Return the lines where the word "bodies" occurs.

— START —

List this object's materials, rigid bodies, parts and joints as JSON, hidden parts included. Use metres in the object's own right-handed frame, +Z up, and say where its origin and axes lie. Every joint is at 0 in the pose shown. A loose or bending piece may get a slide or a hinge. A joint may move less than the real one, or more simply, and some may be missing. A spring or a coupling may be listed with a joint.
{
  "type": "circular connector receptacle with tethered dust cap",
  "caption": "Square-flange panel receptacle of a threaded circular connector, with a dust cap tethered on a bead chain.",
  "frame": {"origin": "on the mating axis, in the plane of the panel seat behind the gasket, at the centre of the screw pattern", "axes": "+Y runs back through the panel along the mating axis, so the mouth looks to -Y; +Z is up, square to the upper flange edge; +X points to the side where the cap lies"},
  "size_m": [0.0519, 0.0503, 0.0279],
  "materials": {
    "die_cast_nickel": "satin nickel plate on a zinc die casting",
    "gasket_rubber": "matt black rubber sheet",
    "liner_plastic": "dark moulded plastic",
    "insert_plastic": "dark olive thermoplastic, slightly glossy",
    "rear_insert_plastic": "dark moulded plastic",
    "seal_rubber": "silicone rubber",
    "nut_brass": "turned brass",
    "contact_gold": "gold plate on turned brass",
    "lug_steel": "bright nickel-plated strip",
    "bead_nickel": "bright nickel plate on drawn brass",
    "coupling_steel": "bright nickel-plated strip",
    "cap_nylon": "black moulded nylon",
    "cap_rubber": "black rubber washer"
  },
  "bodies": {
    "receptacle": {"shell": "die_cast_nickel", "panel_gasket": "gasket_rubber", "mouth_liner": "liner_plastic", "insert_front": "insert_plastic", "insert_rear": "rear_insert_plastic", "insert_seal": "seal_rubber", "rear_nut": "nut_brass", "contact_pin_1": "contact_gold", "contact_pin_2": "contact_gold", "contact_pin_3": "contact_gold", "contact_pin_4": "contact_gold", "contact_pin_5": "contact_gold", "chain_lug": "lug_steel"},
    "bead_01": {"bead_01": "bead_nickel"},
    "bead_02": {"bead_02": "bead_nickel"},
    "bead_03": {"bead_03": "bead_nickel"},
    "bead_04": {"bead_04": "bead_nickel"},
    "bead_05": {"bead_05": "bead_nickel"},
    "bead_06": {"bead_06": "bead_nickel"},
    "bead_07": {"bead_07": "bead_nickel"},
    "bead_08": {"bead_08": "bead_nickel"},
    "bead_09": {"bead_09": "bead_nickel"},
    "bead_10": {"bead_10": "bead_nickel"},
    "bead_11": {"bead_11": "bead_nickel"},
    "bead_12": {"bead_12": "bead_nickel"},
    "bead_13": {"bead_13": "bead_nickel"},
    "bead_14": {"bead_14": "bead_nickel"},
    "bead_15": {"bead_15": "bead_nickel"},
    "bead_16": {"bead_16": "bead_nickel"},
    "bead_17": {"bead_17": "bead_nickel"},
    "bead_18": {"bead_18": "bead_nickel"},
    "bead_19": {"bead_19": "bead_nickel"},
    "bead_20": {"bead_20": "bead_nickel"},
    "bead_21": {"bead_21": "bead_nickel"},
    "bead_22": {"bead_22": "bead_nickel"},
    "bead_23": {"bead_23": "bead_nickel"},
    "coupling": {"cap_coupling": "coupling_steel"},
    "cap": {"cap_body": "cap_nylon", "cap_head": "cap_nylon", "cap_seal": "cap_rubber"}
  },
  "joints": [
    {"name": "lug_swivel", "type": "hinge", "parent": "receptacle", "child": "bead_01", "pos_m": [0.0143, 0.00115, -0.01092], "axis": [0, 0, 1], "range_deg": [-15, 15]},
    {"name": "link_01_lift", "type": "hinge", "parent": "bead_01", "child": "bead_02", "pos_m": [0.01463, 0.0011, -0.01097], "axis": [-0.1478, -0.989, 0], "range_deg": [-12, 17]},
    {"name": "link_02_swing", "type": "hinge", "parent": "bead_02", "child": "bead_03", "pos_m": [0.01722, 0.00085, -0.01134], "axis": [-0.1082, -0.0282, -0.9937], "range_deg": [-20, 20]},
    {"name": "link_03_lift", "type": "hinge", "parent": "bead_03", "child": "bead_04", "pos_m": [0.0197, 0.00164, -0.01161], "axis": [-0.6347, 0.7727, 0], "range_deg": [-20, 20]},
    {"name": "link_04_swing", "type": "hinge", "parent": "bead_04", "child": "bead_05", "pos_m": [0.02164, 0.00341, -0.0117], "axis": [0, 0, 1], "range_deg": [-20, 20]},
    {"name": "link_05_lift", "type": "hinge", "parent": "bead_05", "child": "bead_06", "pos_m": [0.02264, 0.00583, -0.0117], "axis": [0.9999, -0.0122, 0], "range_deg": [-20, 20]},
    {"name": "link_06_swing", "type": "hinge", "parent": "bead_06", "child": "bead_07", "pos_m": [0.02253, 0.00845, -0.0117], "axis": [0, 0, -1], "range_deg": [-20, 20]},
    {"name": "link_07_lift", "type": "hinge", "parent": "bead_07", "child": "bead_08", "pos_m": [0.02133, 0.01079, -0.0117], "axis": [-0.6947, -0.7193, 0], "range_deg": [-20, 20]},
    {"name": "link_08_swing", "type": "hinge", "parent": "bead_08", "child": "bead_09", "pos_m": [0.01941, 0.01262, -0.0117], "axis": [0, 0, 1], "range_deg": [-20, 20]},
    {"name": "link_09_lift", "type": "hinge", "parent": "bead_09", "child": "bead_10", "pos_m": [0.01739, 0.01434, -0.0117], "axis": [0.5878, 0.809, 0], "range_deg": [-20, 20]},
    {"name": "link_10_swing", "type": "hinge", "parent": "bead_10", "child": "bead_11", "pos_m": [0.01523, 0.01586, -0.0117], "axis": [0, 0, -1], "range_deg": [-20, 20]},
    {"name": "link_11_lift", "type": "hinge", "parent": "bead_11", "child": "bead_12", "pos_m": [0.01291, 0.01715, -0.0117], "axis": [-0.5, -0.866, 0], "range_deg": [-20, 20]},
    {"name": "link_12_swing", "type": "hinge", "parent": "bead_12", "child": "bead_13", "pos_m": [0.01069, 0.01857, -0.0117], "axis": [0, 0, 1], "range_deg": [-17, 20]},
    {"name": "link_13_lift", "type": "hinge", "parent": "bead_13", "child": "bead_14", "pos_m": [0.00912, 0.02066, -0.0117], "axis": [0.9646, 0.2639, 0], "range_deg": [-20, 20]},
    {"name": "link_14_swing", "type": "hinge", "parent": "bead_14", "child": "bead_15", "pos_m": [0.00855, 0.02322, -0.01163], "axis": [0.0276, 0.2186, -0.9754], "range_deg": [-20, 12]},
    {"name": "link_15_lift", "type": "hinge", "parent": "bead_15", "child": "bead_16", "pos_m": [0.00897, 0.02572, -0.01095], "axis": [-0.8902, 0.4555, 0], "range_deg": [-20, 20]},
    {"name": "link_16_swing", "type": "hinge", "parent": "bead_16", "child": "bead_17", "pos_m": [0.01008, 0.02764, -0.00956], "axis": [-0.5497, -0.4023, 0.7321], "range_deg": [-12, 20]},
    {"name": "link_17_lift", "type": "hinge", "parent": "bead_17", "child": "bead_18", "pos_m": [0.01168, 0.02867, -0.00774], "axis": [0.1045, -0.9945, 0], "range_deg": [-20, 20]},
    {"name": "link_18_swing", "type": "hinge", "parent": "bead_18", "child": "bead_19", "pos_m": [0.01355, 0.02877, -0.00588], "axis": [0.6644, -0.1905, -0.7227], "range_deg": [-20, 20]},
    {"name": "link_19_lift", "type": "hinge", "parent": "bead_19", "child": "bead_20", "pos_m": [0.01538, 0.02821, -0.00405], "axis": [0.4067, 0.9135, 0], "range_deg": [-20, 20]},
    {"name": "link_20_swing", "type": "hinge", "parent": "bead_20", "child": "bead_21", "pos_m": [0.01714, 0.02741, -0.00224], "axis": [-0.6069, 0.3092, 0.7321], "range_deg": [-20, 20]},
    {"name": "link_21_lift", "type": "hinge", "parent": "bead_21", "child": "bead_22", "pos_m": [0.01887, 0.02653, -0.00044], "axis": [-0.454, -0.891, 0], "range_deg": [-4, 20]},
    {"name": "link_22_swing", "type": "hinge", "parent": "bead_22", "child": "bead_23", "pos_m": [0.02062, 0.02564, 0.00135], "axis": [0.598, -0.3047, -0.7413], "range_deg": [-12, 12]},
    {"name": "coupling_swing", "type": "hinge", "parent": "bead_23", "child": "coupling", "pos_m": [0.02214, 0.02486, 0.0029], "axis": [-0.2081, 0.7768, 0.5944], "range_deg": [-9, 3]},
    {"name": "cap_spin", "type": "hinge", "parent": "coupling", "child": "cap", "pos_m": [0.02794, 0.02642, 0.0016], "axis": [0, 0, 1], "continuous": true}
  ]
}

— END —
— START —

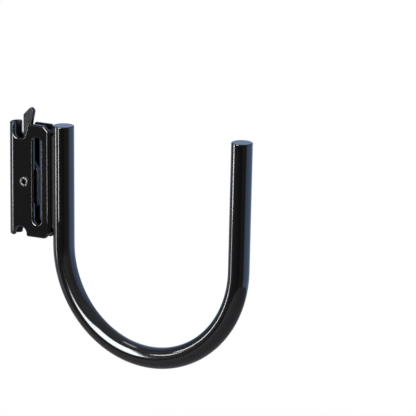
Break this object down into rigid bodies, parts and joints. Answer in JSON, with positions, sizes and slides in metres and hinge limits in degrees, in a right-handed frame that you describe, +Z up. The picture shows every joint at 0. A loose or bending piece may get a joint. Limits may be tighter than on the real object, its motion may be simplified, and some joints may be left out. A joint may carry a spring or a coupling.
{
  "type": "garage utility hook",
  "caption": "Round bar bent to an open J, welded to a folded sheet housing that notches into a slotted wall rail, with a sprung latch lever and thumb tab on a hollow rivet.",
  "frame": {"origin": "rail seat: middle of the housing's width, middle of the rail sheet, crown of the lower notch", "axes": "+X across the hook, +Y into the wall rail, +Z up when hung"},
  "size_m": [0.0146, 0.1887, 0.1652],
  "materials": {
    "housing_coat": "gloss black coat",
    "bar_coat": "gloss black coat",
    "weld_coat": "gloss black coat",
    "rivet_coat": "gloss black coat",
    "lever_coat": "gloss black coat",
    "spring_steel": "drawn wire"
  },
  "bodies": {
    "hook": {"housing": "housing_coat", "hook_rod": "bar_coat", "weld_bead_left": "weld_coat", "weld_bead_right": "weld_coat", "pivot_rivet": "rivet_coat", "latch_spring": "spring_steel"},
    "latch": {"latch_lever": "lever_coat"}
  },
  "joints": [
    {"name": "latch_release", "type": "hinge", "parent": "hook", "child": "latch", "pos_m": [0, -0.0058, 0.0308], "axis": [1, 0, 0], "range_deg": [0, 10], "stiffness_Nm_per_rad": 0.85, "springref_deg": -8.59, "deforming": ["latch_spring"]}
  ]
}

— END —

=== Response for this exercise ===
List this object's materials, rigid bodies, parts and joints as JSON, hidden parts included. Use metres in the object's own right-handed frame, +Z up, and say where its origin and axes lie. Every joint is at 0 in the pose shown. A loose or bending piece may get a slide or a hinge. A joint may move less than the real one, or more simply, and some may be missing. A spring or a coupling may be listed with a joint.
  "bodies": {
Break this object down into rigid bodies, parts and joints. Answer in JSON, with positions, sizes and slides in metres and hinge limits in degrees, in a right-handed frame that you describe, +Z up. The picture shows every joint at 0. A loose or bending piece may get a joint. Limits may be tighter than on the real object, its motion may be simplified, and some joints may be left out. A joint may carry a spring or a coupling.
  "bodies": {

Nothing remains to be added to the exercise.